Bob timed it perfectly as when he finished, the SW-ly light breeze slowly veered towards the North, while a couple of Humpback whales were spotted close to the ship. Engines were turned off and we all enjoyed one of those magical moments, when both animals felt curious about our Old Lady Europa drifting on their feeding grounds, and approached to investigate us. Swimming and diving from Port to Starboard at the aft of the ship, they spent a good half hour before resuming their activities, waving us farewell with their flukes as diving towards the lowering sun.

As they disappear in the distance, we help bracing and changing all sails to Port tack, setting all the remaining canvas not to start the engines again. It all happens under calm seas, clear skies, gorgeous evening and a typical never ending sunset of those high latitudes. Finally we enjoy the sailing, even though the light breeze just gives us enough pull to keep a couple of knots of speed, on a good 170º towards our destination.

Later on our Mate Fosse spent some time doing some sail training with the ones of us interested. After checking the wind and its changes, voyage crew took away all Staysails, under Fosse’s supervision, and braced accordingly to the increasing breeze. Before midnight Europa sails across the Bransfield Strait at speeds of 5 to 6kn with all Square sails set but the Main Course, Fore Top Mast Staysail and Inner Jib in the head rig, Spanker and Gaff Topsail in the Mizzen.

As we rejoice on the evening and night nice sailing, Humpback whale blows are spotted frequently across the Bransfield Strait.

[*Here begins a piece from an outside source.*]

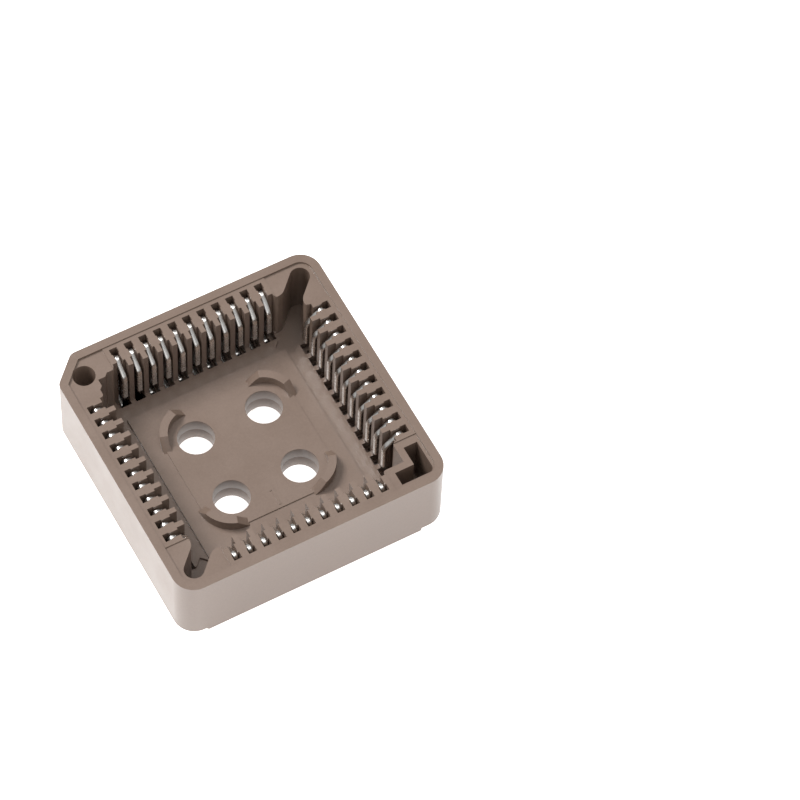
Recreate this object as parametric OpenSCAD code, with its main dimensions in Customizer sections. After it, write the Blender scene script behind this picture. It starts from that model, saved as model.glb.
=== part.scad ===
// Through-hole chip carrier socket: a moulded housing with a square chip cavity,
// a base plate held by the housing's four corner pegs, and four rows of stamped
// spring contacts whose tails stand on a grid of twice the contact pitch.
// Origin: centre of the board seating plane, which the peg ends touch. +Z is up.

/* [Contact rows] */
// Contacts on each side
row_count = 11; // [7:4:15]
// Distance between neighbouring contacts
pitch = 1.27; // [1.2:0.01:1.35]
// From the last contact of a row out to the next side's spring arms
arm_reach = 2.03; // [1.95:0.01:2.15]

/* [Spring contact] */
// Width of the stamped strip
strip_w = 0.43; // [0.36:0.01:0.46]
// Thickness of the stamped strip
strip_t = 0.25; // [0.2:0.01:0.28]
// From the face of the spring arm to the back of the upright leg
hairpin_depth = 1.82; // [1.75:0.01:1.9]
// Radius of the hairpin's top bend, at its outer face
top_bend_r = 0.4; // [0.36:0.01:0.45]
// How far the hairpin's top lies below the rib tops
top_drop = 0.28; // [0.2:0.01:0.6]
// Slope of the lead-in between the top bend and the arm, in degrees from upright
lead_in_angle = 45; // [40:1:50]
// Radius where the lead-in turns into the arm, on the strip's middle line
arm_bend_r = 0.9; // [0.5:0.05:1.2]
// How far the arm's free end stays above the cavity floor
arm_end_gap = 0.8; // [0.5:0.05:1.5]
// Radius of the bends at both ends of the foot, at the strip's inner face
foot_bend_r = 0.15; // [0.1:0.01:0.2]
// Radius of the sideways bends in every second foot, on the strip's middle line
jog_bend_r = 0.35; // [0.3:0.01:0.5]
// Straight part of a jogged foot before its tail
jog_lead = 0.58; // [0.5:0.01:0.7]
// Length of the tails below the base plate
tail_len = 3.75; // [2.8:0.05:4.5]
// Length of the coined taper at a tail's tip
tip_len = 0.3; // [0.2:0.05:0.5]
// Width and thickness left at the tip, as a share of the strip's
tip_share = 0.5; // [0.4:0.05:0.8]

/* [Contact slots] */
// Width of the channel that guides the strip
channel_w = 0.5; // [0.48:0.01:0.56]
// Width of the slot between the ribs' noses
mouth_w = 0.85; // [0.8:0.01:0.92]
// Width of the rear pocket behind the channel
rear_w = 0.66; // [0.6:0.01:0.75]
// Free space behind the upright leg
rear_gap = 0.33; // [0.25:0.01:0.4]
// Length of the rear pocket, from the wall inwards
rear_len = 0.52; // [0.48:0.01:0.6]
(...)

The coastal waters of South Shetland Islands and Antarctic Peninsula are a well-known feeding area for those species. They spend a few summer months here gaining weight before starting their long migration to tropical waters of the South American Pacific coast. Those animals belong to what is known as “G” population, with their breeding grounds along the area comprised between Colombia, Ecuador, Panama and Costa Rica, and their feeding areas located in the Western Antarctic Peninsula.